もう騙されない!怪しい求人を見抜く7つのチェックリスト
最後に、未来のあなたが同じ過ちを繰り返さないために、危険な求人情報を見抜くためのポイントをご紹介します。
【求人票でチェックすべきこと】
- 1. 給与の内訳は明確か?:「月給○○万円(固定残業代含む)」など、内訳がきちんと書かれているか確認する。
- 2. 休日日数は現実的か?:年間休日数が極端に少ない、または多すぎる場合は注意が必要です。
【面接で必ず確認すべきこと】
- 3. 労働条件を再確認する:「求人票では残業は月20時間程度とありましたが、皆さんの実際の状況はいかがでしょうか?」など、突っ込んだ質問をする。
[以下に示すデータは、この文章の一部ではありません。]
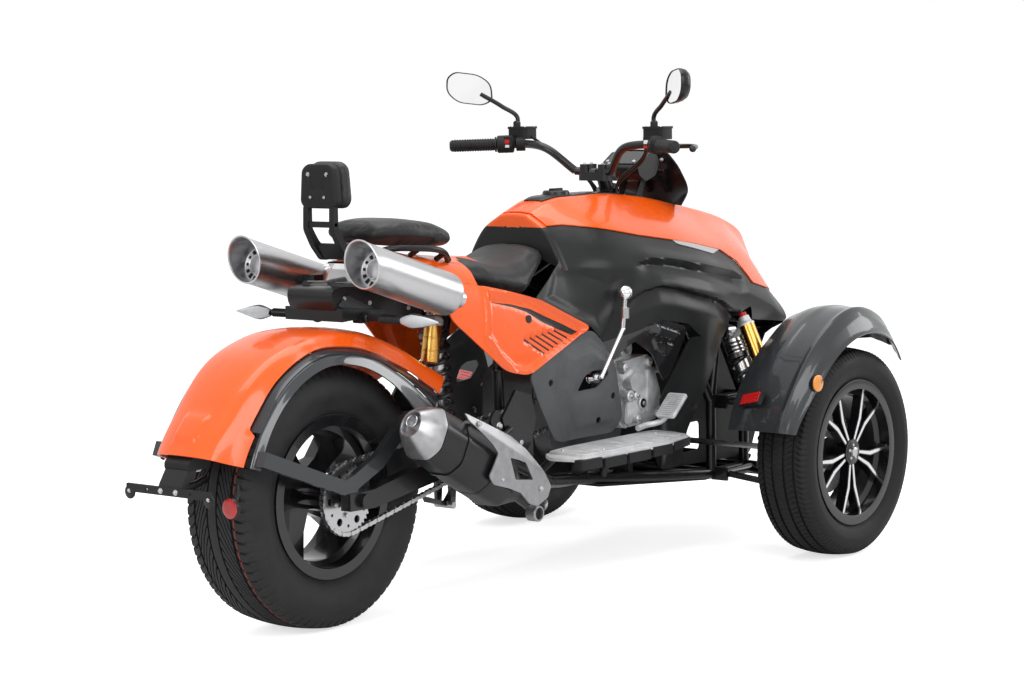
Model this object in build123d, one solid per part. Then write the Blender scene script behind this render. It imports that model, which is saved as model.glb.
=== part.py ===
from build123d import *
import os
from math import atan2, cos, degrees, hypot, radians, sin, tan

# A three-wheeled motorcycle with two steered front wheels and one driven rear wheel.
# Millimetres. While it is modelled, X runs forward from the rear axle, Y to the left and Z up from the
# ground. export() moves it so that the origin is on the ground, at the middle of its length.

# ---------------------------------------------------------------- driving dimensions
WHEELBASE = 1500
FRONT_TRACK = 1073
NOSE_X = 1852  # foremost point of the nose
TAIL_X = -470  # rearmost point of the licence bracket

BEAD_RADIUS = 178  # 14-inch rims all round
FLANGE_RADIUS = 195
FRONT_TYRE_RADIUS = 280
FRONT_TYRE_WIDTH = 165
REAR_TYRE_RADIUS = 317
REAR_TYRE_WIDTH = 213
FRONT_RIM_INSET = 12  # from the tyre's side to the rim's face
REAR_RIM_INSET = 19
TYRE_WALL = 12
BEAD_GAP = 0.3

PANEL = 5  # wall of the body panels
FENDER_WALL = 4
COVER_WALL = 8

STEER_RAKE = 22  # of the steering column, from the vertical
BAR_LOCK = 30  # steering lock of the handlebar, each way
WHEEL_LOCK = 24  # steering lock of the front wheels, each way
STEER_ARM = 125  # kingpin to tie-rod pin
KINGPIN_Y = 445
LOWER_JOINT_Z = 165
UPPER_JOINT_Z = 395
SPINDLE_RADIUS = 14
AXLE_RADIUS = 10
RUNNING_FIT = 0.08  # radial clearance of pins and spindles
PIN_RADIUS = 8
TIE_PIN_RADIUS = 6
FACE_GAP = 0.4  # between faces that turn on each other

SPROCKET_RADIUS = 84  # pitch line of the chain on the rear sprocket
DRIVE_RADIUS = 34
DRIVE_X = 865
DRIVE_Z = 452
CHAIN_Y = -130
CHAIN_WIDTH = 14
CHAIN_DEPTH = 11

RAIL = 14  # radius of the frame's tubes
WELD = 0.8  # how far a weld bead stands out at a rod's bend
SUB_Y, SUB_LOW, SUB_HIGH = 190, 200, 400  # front subframe
RAIL_KNEE = (760, 140, 262)  # where the lower rail bends up to the pivot

SWING_X = 590  # swingarm pivot
SWING_Z = 412
ARM_Y = 168  # middle of each swingarm leg
ARM_WIDTH = 30

CAN_RADIUS = 49
CAN_Y = 190
CAN_WALL = 2.5

# ---------------------------------------------------------------- worked out from them
ORIGIN_X = (NOSE_X + TAIL_X) / 2
WHEEL_Y = FRONT_TRACK / 2
SUB_BACK, SUB_FRONT = WHEELBASE - 80, WHEELBASE + 80
PITMAN = STEER_ARM * sin(radians(WHEEL_LOCK)) / sin(radians(BAR_LOCK))
TIE_X = WHEELBASE - STEER_ARM
TIE_Z = 294
TIE_INNER_Y = 18
PITMAN_DROP = 18  # from the column's foot plate down to the middle of the tie rods
FOOT_X = TIE_X + PITMAN * cos(radians(STEER_RAKE))
FOOT_Z = TIE_Z + PITMAN_DROP + PITMAN * sin(radians(STEER_RAKE))


# ---------------------------------------------------------------- helpers
def side_prism(outline, y_from, y_to):
    """A prism whose outline is given in X and Z."""
    face = make_face(Polyline(*outline, close=True))
    return extrude(Plane.XZ.offset(-y_to) * face, amount=y_to - y_from)


def plan_prism(outline, z_from, z_to):
    """A prism whose outline is given in X and Y."""
    face = make_face(Polyline(*outline, close=True))
    return extrude(Pos(0, 0, z_from) * face, amount=z_to - z_from)


def front_prism(outline, x_from, x_to):
    """A prism whose outline is given in Y and Z."""
    face = make_face(Polyline(*outline, close=True))
    return extrude(Plane.YZ.offset(x_from) * face, amount=x_to - x_from)


def block(low, high):
    size = [b - a for a, b in zip(low, high)]
    middle = [(a + b) / 2 for a, b in zip(low, high)]
    return Pos(*middle) * Box(*size)


def rod(start, end, radius):
    run = Vector(*end) - Vector(*start)
    return Plane(origin=start, z_dir=run) * Cylinder(
        radius, run.length, align=(Align.CENTER, Align.CENTER, Align.MIN)
    )


def bent_rod(points, radius):
    """Straight rods with a weld bead at each bend."""
    shape = rod(points[0], points[1], radius)
    for start, end in zip(points[1:], points[2:]):
        shape += Pos(*start) * Sphere(radius + WELD) + rod(start, end, radius)
    return shape


def tube(points, radius, bend):
    """A bent bar: straight runs joined by arcs of the bend radius."""
    path = FilletPolyline(*points, radius=bend)
    start = Plane(origin=points[0], z_dir=Vector(*points[1]) - Vector(*points[0]))
    return sweep(start * Circle(radius), path=path)


def flipped(shape):
    return mirror(shape, about=Plane.XZ)


def both(shape):
    """The shape and its mirror image, joined where they meet."""
    return shape + flipped(shape)


def pair(shape):
    """The shape and its mirror image, as separate solids."""
    return Compound([*shape.solids(), *flipped(shape).solids()])


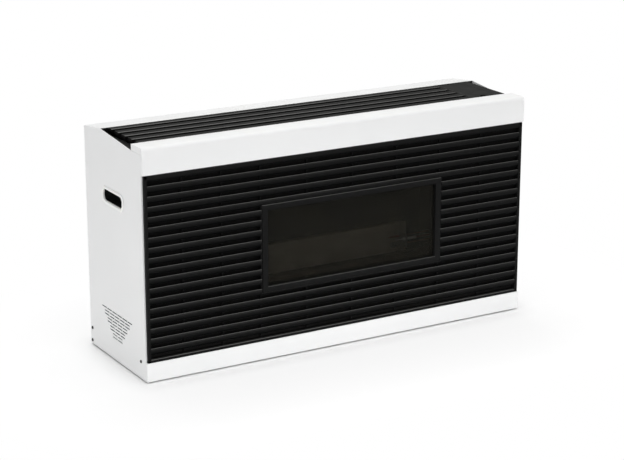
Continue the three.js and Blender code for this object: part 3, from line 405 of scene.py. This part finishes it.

- 4. 具体的な業務内容を聞く:「1日の仕事の流れを具体的に教えていただけますか?」など、業務の解像度を上げる質問をしましょう。
【こんな求人は要注意!危険な兆候】
- 5. 好条件すぎる求人:仕事内容が曖昧なのに、給与だけが異常に高い求人は危険信号です。
- 6. 企業の信頼性が低い:公式サイトがない、情報が古いなど、実態がよくわからない企業は避けましょう。
- 7. 不自然なコミュニケーション:担当者が個人のメールアドレスを使ったり、応募していないのに一方的に連絡してきたりする場合も要注意です。
これらのポイントを意識するだけで、トラブルに巻き込まれるリスクを大幅に減らすことができます。
まとめ:正しい知識で、安心できる転職活動を
ハローワークの求人票と実態が違うという問題は、決して許されることではありません。もしあなたが今、そのような状況で苦しんでいるなら、それはあなたのせいではなく、企業側に責任があるということを忘れないでください。
一人で悩まず、まずは行動を起こすことが大切です。
この記事で紹介した対処フローと相談窓口を参考に、あなたの状況に合った一歩を踏み出してください。ハローワーク求人ホットライン、労働基準監督署、弁護士など、あなたの味方になってくれる専門家が必ずいます。
そして、これからの転職活動では、怪しい求人を見抜く目を養い、自分の権利を守るための知識を武器にしてください。
あなたの転職活動が、納得のいく、安心できるものになることを心から願っています。